Für die Mietboote der Köpenicker Solartankstelle ist die Lage sogar noch düsterer: Denn bereits seit diesem Jahr gilt die „Verordnung über die gewerbsmäßige Vermietung von Sportbooten sowie deren Benutzung auf Binnenschiffahrtsgewässern“. Und diese Vorschrift besagt, daß führerscheinpflichtige Boote nur an Menschen mit Führerschein vermietet werden dürfen. Ausnahmen: keine, teilte die unerbittliche Wasser- und Schiffahrtsdirektion Ost mit. Die irre „Besucherregelung“ für die Köpenicker Solarboote ist damit ins Wasser gefallen. Nun reicht es nicht mehr, einen Freund aus Potsdam mitzubringen. Jetzt muß er mindestens ein kleines Kapitänspatent vorweisen.

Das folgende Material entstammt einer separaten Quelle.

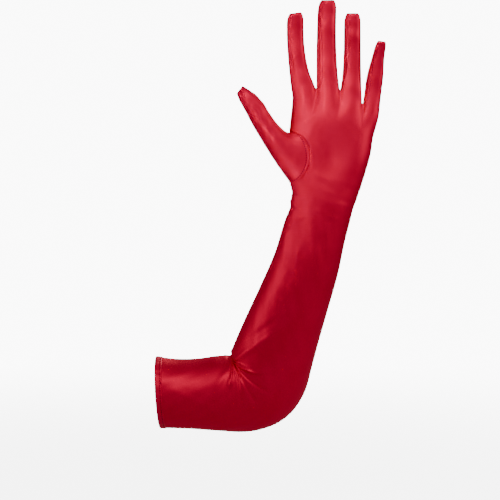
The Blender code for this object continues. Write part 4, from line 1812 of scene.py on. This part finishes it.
@dataclass(frozen=True)
class Studio:
    """A pale floor that fades into a white surround, soft lights, and the camera of the photograph.

    Attributes:
        floor_height: the floor's height.
        floor_radius: the floor's radius.
        floor_rings: circles of points over the floor.
        floor_columns: points round a circle.
        floor_colour: the floor's colour.
        floor_cover: how much of the surround it covers, in its middle and at its edge.
        fade_start: the distance from its middle at which it starts to fade.
        camera_place: where the camera stands, level and looking along +Y.
        lens: its focal length in millimetres on a 36 mm sensor.
        surround: how bright the white surround lights the glove.
        backdrop: how bright it shows behind the glove.
        lamps: the lights.
    """

    floor_height: float = -0.120
    floor_radius: float = 1.6
    floor_rings: int = 9
    floor_columns: int = 65
    floor_colour: Colour = (0.92, 0.92, 0.92, 1.0)
    floor_cover: tuple[float, float] = (0.4, 0.0)
    fade_start: float = 0.25
    camera_place: Place = (0.0902, -1.102, 0.1381)
    lens: float = 80.9
    surround: float = 0.14
    backdrop: float = 10.0
    lamps: tuple[Lamp, ...] = (
        Lamp("key", (0.10, -1.00, 1.35), (0.16, 0.0, 0.25), 0.60, 9.0),
        Lamp("hand", (-0.40, -1.10, 0.80), (0.17, 0.0, 0.34), 0.20, 0.060, 12.0),
        Lamp("thumb", (-0.60, -1.05, 0.05), (0.12, 0.0, 0.25), 0.15, 0.040, 10.0),
        Lamp("front", (0.35, -1.70, 0.30), (0.14, 0.0, 0.15), 0.90, 0.9),
        Lamp("left", (-1.30, -0.30, 0.45), (0.14, 0.0, 0.15), 0.60, 5.0),
        Lamp("right", (1.30, -0.50, 0.65), (0.14, 0.0, 0.25), 0.60, 6.0),
        Lamp("back", (0.60, 1.30, 0.80), (0.14, 0.0, 0.18), 0.80, 16.0),
    )

    def floor_finish(self) -> bpy.types.Material:
        """A pale finish that fades to nothing towards the floor's edge.

        Returns:
            The material.
        """
        made = bpy.data.materials.new("pale_floor")
        nodes = Nodes.of(made)
        place = nodes.object_place()
        middle = nodes.make("ShaderNodeVectorMath", {"operation": "LENGTH"}, {0: place}, "Value")
        cover = nodes.make("ShaderNodeMapRange", {"interpolation_type": "SMOOTHSTEP"}, {
            "Value": middle,
            "From Min": self.fade_start,
            "From Max": self.floor_radius,
            "To Min": self.floor_cover[0],
            "To Max": self.floor_cover[1],
        })
        inputs = {"Base Color": self.floor_colour, "Roughness": 0.8, "Alpha": cover}
        nodes.close("ShaderNodeOutputMaterial", nodes.make("ShaderNodeBsdfPrincipled", {}, inputs))
        return made

    def build_floor(self) -> None:
        """Add the floor: a disc of rings that lie closer together towards its middle."""
        ring = np.linspace(0, 1, self.floor_rings)[:, None] ** 1.5 * self.floor_radius
        turn = np.linspace(0, 2 * math.pi, self.floor_columns)[None, :]
        parts = np.broadcast_arrays(ring * np.cos(turn), ring * np.sin(turn), self.floor_height)
        mesh = bpy.data.meshes.new("floor")
        faces = grid_faces(self.floor_rings, self.floor_columns)
        mesh.from_pydata(np.stack(parts, axis=-1).reshape(-1, 3), [], faces)
        weld(mesh, 1e-5)
        mesh.materials.append(self.floor_finish())
        thing = bpy.data.objects.new("floor", mesh)
        bpy.context.scene.collection.objects.link(thing)
        thing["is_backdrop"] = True

    def build_surround(self) -> None:
        """Add the white surround, which shows brighter behind the glove than it lights it."""
        world = bpy.data.worlds.new("surround")
        bpy.context.scene.world = world
        nodes = Nodes.of(world)
        seen = nodes.make("ShaderNodeLightPath", {}, {}, "Is Camera Ray")
        strength = seen * (self.backdrop - self.surround) + self.surround
        white = {"Color": (1.0, 1.0, 1.0, 1.0), "Strength": strength}
        nodes.close("ShaderNodeOutputWorld", nodes.make("ShaderNodeBackground", {}, white))

    def build_camera(self) -> None:
        """Add the camera."""
        data = bpy.data.cameras.new("camera")
        data.lens = self.lens
        data.sensor_width = 36.0
        camera = bpy.data.objects.new("camera", data)
        camera.location = self.camera_place
        camera.rotation_euler = (math.pi / 2, 0.0, 0.0)
        bpy.context.scene.collection.objects.link(camera)
        bpy.context.scene.camera = camera

    def build(self) -> None:
        """Add the surround, the floor, the lights and the camera."""
        self.build_surround()
        self.build_floor()
        for lamp in self.lamps:
            lamp.build()
        self.build_camera()


def main() -> None:
    """Build the glove piece by piece, then the studio."""
    logging.basicConfig(level=logging.INFO, format="%(name)s: %(message)s")
    satin = Satin("satin").build()
    hem_satin = Satin("hem_satin", roughness=0.46, metallic=0.35).build()
    reverse = Matte(
        "satin_reverse", (0.36, 0.004, 0.018, 1.0), (0.25, 0.002, 0.012, 1.0), 0.7, 1600.0, 0.00005
    ).build()
    thread = Matte(
        "thread", (0.200, 0.001, 0.010, 1.0), (0.100, 0.0005, 0.005, 1.0), 0.65, 3500.0, 0.00003
    ).build()
    shape = GloveShape()
    body = GloveBody(shape)
    body.build(satin, reverse)
    names = ("index", "middle", "ring", "little")
    for finger in range(LAST_FINGER):
        Fourchette(body, finger, names[finger:finger + 2]).build(satin, reverse)
    thumb = Thumb(body)
    thumb.build(satin, reverse)
    hem = Hem(shape)
    hem.build(hem_satin)
    for side in Side:
        sewing = Stitches(f"finger_stitches_{side.name.lower()}")
        sewing.build(body.sewing_lines(side), body.skin.thing, thread)
    Stitches("thumb_stitches", length=0.0013).build([thumb.sewn], thumb.skin.thing, thread)
    hem_sewing = Stitches("hem_stitches", pitch=0.0024, length=0.0015, radius=0.00022)
    # The frame's own hem has no sunk line, so the sewing that lies on it stands up a little and shows.
    hem_sewing.build([hem.sewing_line()], bpy.data.objects["hem_band"], thread)
    Studio().build()
    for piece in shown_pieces():
        LOG.info("%s: %d faces", piece.name, len(piece.data.polygons))


if __name__ == "__main__":
    main()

Für die Solartankstelle und die MSK Metallbau- und Solarkatamaran GmbH in Köpenick ist diese Bestimmung eine tödliche Klippe. Jahrelang hat die Gesellschaft, die die Solarboote baut und vermietet, Eingaben geschrieben und die Abgeordneten des Bundestages bearbeitet, um „Innovation und Arbeitsplätze“ zu retten, wie Geschäftsführer Holger Kaselow fordert, und eine Ausnahme für Solarboote in die Verordnung zu schreiben. Vergeblich. Und an Möchtegernkapitäne ohne Pappe zu vermieten ist eine Ordungswidrigkeit und „kann teuer werden“, warnt Drosdek. Alles, was ihm an Lösung einfiele, wäre die Absperrung eines kleinen Teils der Gewässer, auf denen dann die hochgelobten, teuren und innovativen Solarboote schnurren dürften – Öko-High-Tech im Swimmingpool.